*Information shown:*
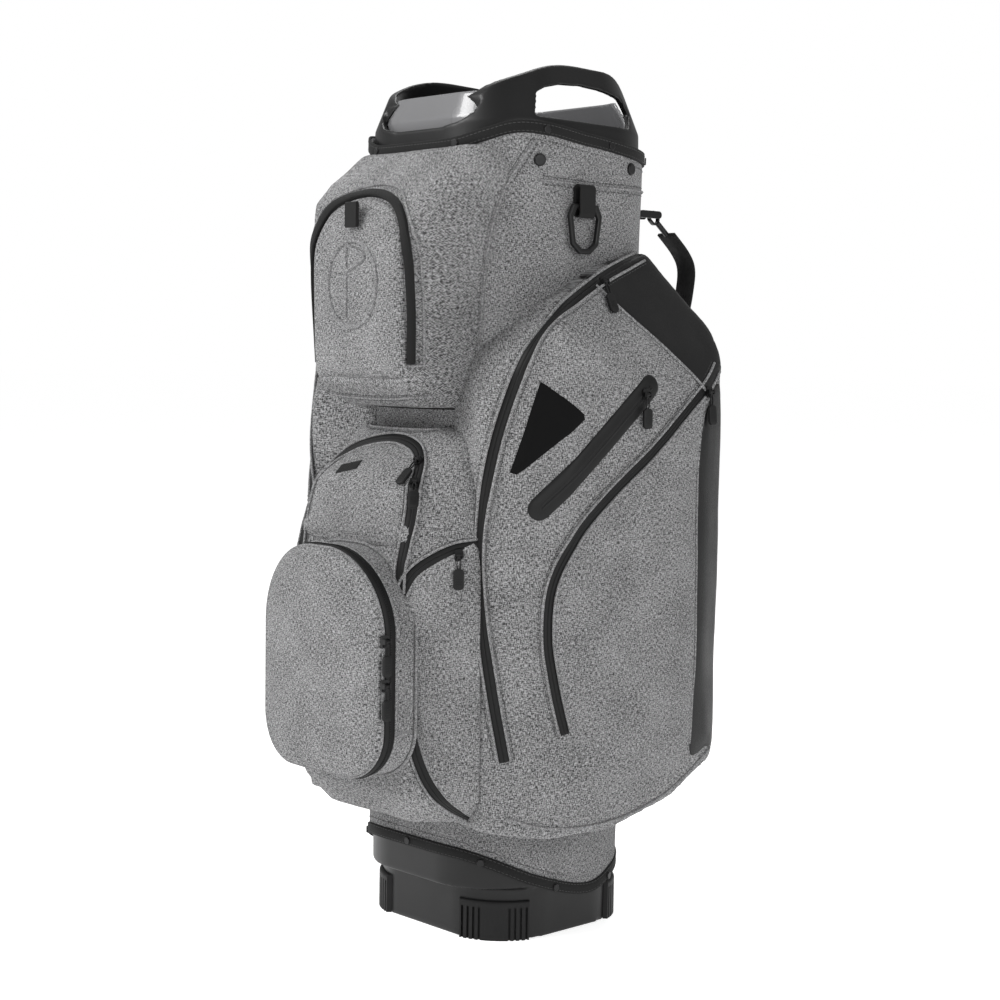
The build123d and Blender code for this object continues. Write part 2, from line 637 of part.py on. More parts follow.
# ---------------------------------------------------------------- towel ring and its webbing loop
ring_y, ring_bar_z, ring_x = -9, 768, 137.5
with BuildPart() as towel_ring:
    with BuildSketch(Plane.YZ.offset(ring_x - 2.5)):
        with BuildLine():
            Polyline((-27, 770), (9, 770), (15, 758), (10, 728), (-1, 719), (-17, 719), (-28, 728), (-33, 758), close=True)
        make_face()
        with BuildLine():
            Polyline((-22, 765), (4, 765), (9, 756), (5, 731), (-4, 724.5), (-14, 724.5), (-23, 731), (-27, 756),
                     close=True)
        make_face(mode=Mode.SUBTRACT)
    extrude(amount=5)
    fillet(towel_ring.faces().filter_by(Axis.X).edges(), 1.2)
write(towel_ring.part, "towel_ring")
with BuildPart() as ring_loop:
    with BuildSketch(Plane.XZ.offset(-ring_y - 11)):
        with Locations((ring_x - 0.5, 773)):
            SlotOverall(34.4, 10.4, rotation=90)
            SlotOverall(31.4, 7.6, rotation=90, mode=Mode.SUBTRACT)
    extrude(amount=22)
write(ring_loop.part - tube_solid(0.2), "towel_ring_loop")

# ---------------------------------------------------------------- snap studs, strap guide and shoulder strap
snap_places = [(125, -63, 812), (-125, -63, 812), (125, 66, 812), (-125, 66, 812)]
write(Compound(studs(tube_outer, snap_places, 6.5, 3.0)), "rain_hood_snaps")

guide_seat = seat(tube_outer, (300, -280, 571), (-1, 0.93, 0))
guide_plane = seat_plane(*guide_seat)
with BuildPart() as guide:
    with BuildSketch(guide_plane):
        RectangleRounded(30, 30, 5)
    extrude(amount=9)
    with BuildSketch(guide_plane.offset(6)):
        RectangleRounded(23, 23, 3)
    extrude(amount=5, mode=Mode.SUBTRACT)
write(guide.part - tube_solid(gap), "tee_badge_frame")

strap_width = 25
strap_top, strap_bottom = Vector(84, 150, 770), Vector(84, 146, 330)
strap_drop = (strap_bottom - strap_top).normalized()
strap_side = strap_drop.cross(Vector(0, 1, 0)).normalized()
strap_plane = Plane(origin=strap_top, x_dir=strap_drop, z_dir=strap_side)
strap_length = (strap_bottom - strap_top).length
strap_path = [(19, 25), (40, 50), (58, 60), (86, 57), (130, 47), (210, 38), (290, 31), (340, 27), (390, 21),
              (strap_length - 18, 9)]
with BuildPart() as strap:
    with BuildSketch(strap_plane.offset(-strap_width / 2)):
        with BuildLine() as strap_line:
            Spline(*strap_path)
        trace(strap_line.line, line_width=3)
    extrude(amount=strap_width)
write(strap.part, "shoulder_strap")
with BuildPart() as pad:
    with BuildSketch(strap_plane.offset(-30)):
        with BuildLine() as pad_line:
            Spline((120, 56.5), (180, 48), (250, 42), (320, 37))
        trace(pad_line.line, line_width=12)
    extrude(amount=60)
    fillet(pad.edges().filter_by(Axis(strap_top, strap_side)), 4)
write(pad.part - strap.part, "shoulder_pad")


def strap_hook(at, towards):
    """A snap hook: an eye on the anchor pin and a swivel that meets the webbing."""
    direction = (towards - at).normalized()
    plane = Plane(origin=at, x_dir=direction, z_dir=strap_side)
    reach = (towards - at).length
    with BuildPart() as hook:
        with BuildSketch(plane.offset(-2)):
            with Locations((4.2, 0)):
                SlotOverall(17.6, 13.4)
                SlotOverall(13, 8.6, mode=Mode.SUBTRACT)
        extrude(amount=4)
        with BuildSketch(Plane(origin=plane.from_local_coords((12, 0, 0)), z_dir=direction)):
            Circle(3)
        extrude(amount=reach - 11)
    return hook.part


strap_start = strap_plane.from_local_coords((*strap_path[0], 0))
strap_finish = strap_plane.from_local_coords((*strap_path[-1], 0))
strap_hooks = [strap_hook(strap_top, strap_start), strap_hook(strap_bottom, strap_finish)]
write(Compound([hook - strap.part for hook in strap_hooks]), "strap_hooks")
with BuildPart() as anchors:
    for pin in (strap_top, strap_bottom):
        across = Plane(origin=pin, x_dir=(0, 1, 0), z_dir=strap_side)
        with BuildSketch(across.offset(-13)):
            Circle(1.5)
        extrude(amount=26)
        for side in (-1, 1):
            with BuildSketch(across.offset(side * 11.5 - 1.5)):
                with Locations((-14, 0)):
                    SlotOverall(34, 8)
            extrude(amount=3)
write(anchors.part - tube_solid(0), "strap_anchors")
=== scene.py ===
import json
import math

import bpy
from mathutils import Matrix, Vector, noise
from mathutils.bvhtree import BVHTree
from mathutils.geometry import delaunay_2d_cdt
from mathutils.kdtree import KDTree

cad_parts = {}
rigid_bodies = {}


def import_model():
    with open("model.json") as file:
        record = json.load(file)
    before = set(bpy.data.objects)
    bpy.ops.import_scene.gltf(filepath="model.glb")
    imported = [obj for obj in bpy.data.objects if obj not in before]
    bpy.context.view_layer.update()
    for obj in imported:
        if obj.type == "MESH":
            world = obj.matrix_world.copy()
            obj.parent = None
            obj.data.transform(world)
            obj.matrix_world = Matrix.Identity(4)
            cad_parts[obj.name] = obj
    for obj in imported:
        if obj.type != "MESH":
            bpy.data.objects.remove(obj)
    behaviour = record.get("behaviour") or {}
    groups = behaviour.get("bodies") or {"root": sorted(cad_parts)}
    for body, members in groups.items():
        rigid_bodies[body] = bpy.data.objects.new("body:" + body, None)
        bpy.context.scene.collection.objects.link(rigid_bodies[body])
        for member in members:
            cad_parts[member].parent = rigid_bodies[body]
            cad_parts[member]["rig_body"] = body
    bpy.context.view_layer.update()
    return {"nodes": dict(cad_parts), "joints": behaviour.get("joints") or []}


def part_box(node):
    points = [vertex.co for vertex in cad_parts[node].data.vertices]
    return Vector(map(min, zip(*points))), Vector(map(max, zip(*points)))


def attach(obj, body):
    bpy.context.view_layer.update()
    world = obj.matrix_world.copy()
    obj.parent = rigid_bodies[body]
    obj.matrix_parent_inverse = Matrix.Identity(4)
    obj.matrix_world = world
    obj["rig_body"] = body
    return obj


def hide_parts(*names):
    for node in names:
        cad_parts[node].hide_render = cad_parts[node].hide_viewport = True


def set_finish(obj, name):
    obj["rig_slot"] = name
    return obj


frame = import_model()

mm = 0.001
bpy.ops.object.select_all(action="DESELECT")
for nodeObject in frame["nodes"].values():
    nodeObject.select_set(False)


# finishes -------------------------------------------------------------------------------------------
def newGroup(name, inputs, outputs):
    group = bpy.data.node_groups.new(name, "ShaderNodeTree")
    for label, kind, value in inputs:
        socket = group.interface.new_socket(label, in_out="INPUT", socket_type=kind)
        if value is not None:
            socket.default_value = value
    for label, kind in outputs:
        group.interface.new_socket(label, in_out="OUTPUT", socket_type=kind)
    return group, group.nodes.new("NodeGroupInput"), group.nodes.new("NodeGroupOutput")


def addNode(tree, kind, links=None, **settings):
    node = tree.nodes.new(kind)
    for key, value in settings.items():
        if key.startswith("in_"):
            name = key[3:]
            node.inputs[int(name) if name.isdigit() else name].default_value = value
        else:
            setattr(node, key, value)
    for name, source in (links or {}).items():
        tree.links.new(source, node.inputs[name])
    return node


def noiseOn(tree, vector, stretch, scale, detail=2.0, rough=0.5):
    mapping = addNode(tree, "ShaderNodeMapping", {"Vector": vector}, in_Scale=stretch)
    return addNode(tree, "ShaderNodeTexNoise", {"Vector": mapping.outputs[0]}, in_Scale=scale, in_Detail=detail,
                   in_Roughness=rough).outputs[0]


def makeMelange():
    group, start, end = newGroup("melangeWeave", [
        ("Vector", "NodeSocketVector", None), ("Light", "NodeSocketColor", (0.42, 0.42, 0.42, 1)),
        ("Dark", "NodeSocketColor", (0.05, 0.05, 0.05, 1))],
        [("Color", "NodeSocketColor"), ("Height", "NodeSocketFloat")])
    vector = start.outputs["Vector"]
    weft = noiseOn(group, vector, (290, 1250, 290), 1.0, 2.0, 0.6)
    warp = noiseOn(group, vector, (1250, 290, 1250), 1.0, 2.0, 0.6)
    fine = noiseOn(group, vector, (1100, 1100, 1100), 1.0, 1.0)
    patch = noiseOn(group, vector, (22, 22, 22), 1.0, 3.0)
    slubs = addNode(group, "ShaderNodeMath", {0: weft, 1: warp}, operation="MAXIMUM")
    thin = addNode(group, "ShaderNodeMath", {0: weft, 1: warp}, operation="MINIMUM")
    sumA = addNode(group, "ShaderNodeMath", {0: slubs.outputs[0], 1: thin.outputs[0]}, operation="ADD")
    sumB = addNode(group, "ShaderNodeMath", {0: fine, 2: sumA.outputs[0]}, operation="MULTIPLY_ADD", in_1=0.55)
    sumC = addNode(group, "ShaderNodeMath", {0: patch, 2: sumB.outputs[0]}, operation="MULTIPLY_ADD", in_1=0.16)
    ranged = addNode(group, "ShaderNodeMapRange", {"Value": sumC.outputs[0]}, in_1=1.2, in_2=1.56)
    mix = addNode(group, "ShaderNodeMix", {"Factor": ranged.outputs[0]}, data_type="RGBA")
    group.links.new(start.outputs["Dark"], mix.inputs[6])
    group.links.new(start.outputs["Light"], mix.inputs[7])
    group.links.new(mix.outputs[2], end.inputs["Color"])
    pitch = 2 * math.pi / 0.0011          # threads 1.1 mm apart
    split = addNode(group, "ShaderNodeSeparateXYZ", {0: vector})
    waves = []
    for axis in (0, 1):
        scaled = addNode(group, "ShaderNodeMath", {0: split.outputs[axis]}, operation="MULTIPLY", in_1=pitch)
        waves.append(addNode(group, "ShaderNodeMath", {0: scaled.outputs[0]}, operation="SINE").outputs[0])
    weave = addNode(group, "ShaderNodeMath", {0: waves[0], 1: waves[1]}, operation="MULTIPLY")
    high = addNode(group, "ShaderNodeMath", {0: weave.outputs[0], 2: ranged.outputs[0]}, operation="MULTIPLY_ADD",
                   in_1=0.35)
    group.links.new(high.outputs[0], end.inputs["Height"])
    return group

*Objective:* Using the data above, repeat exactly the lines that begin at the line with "cad_parts[obj.name] = obj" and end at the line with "for member in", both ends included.

*Final result:*
            cad_parts[obj.name] = obj
    for obj in imported:
        if obj.type != "MESH":
            bpy.data.objects.remove(obj)
    behaviour = record.get("behaviour") or {}
    groups = behaviour.get("bodies") or {"root": sorted(cad_parts)}
    for body, members in groups.items():
        rigid_bodies[body] = bpy.data.objects.new("body:" + body, None)
        bpy.context.scene.collection.objects.link(rigid_bodies[body])
        for member in members:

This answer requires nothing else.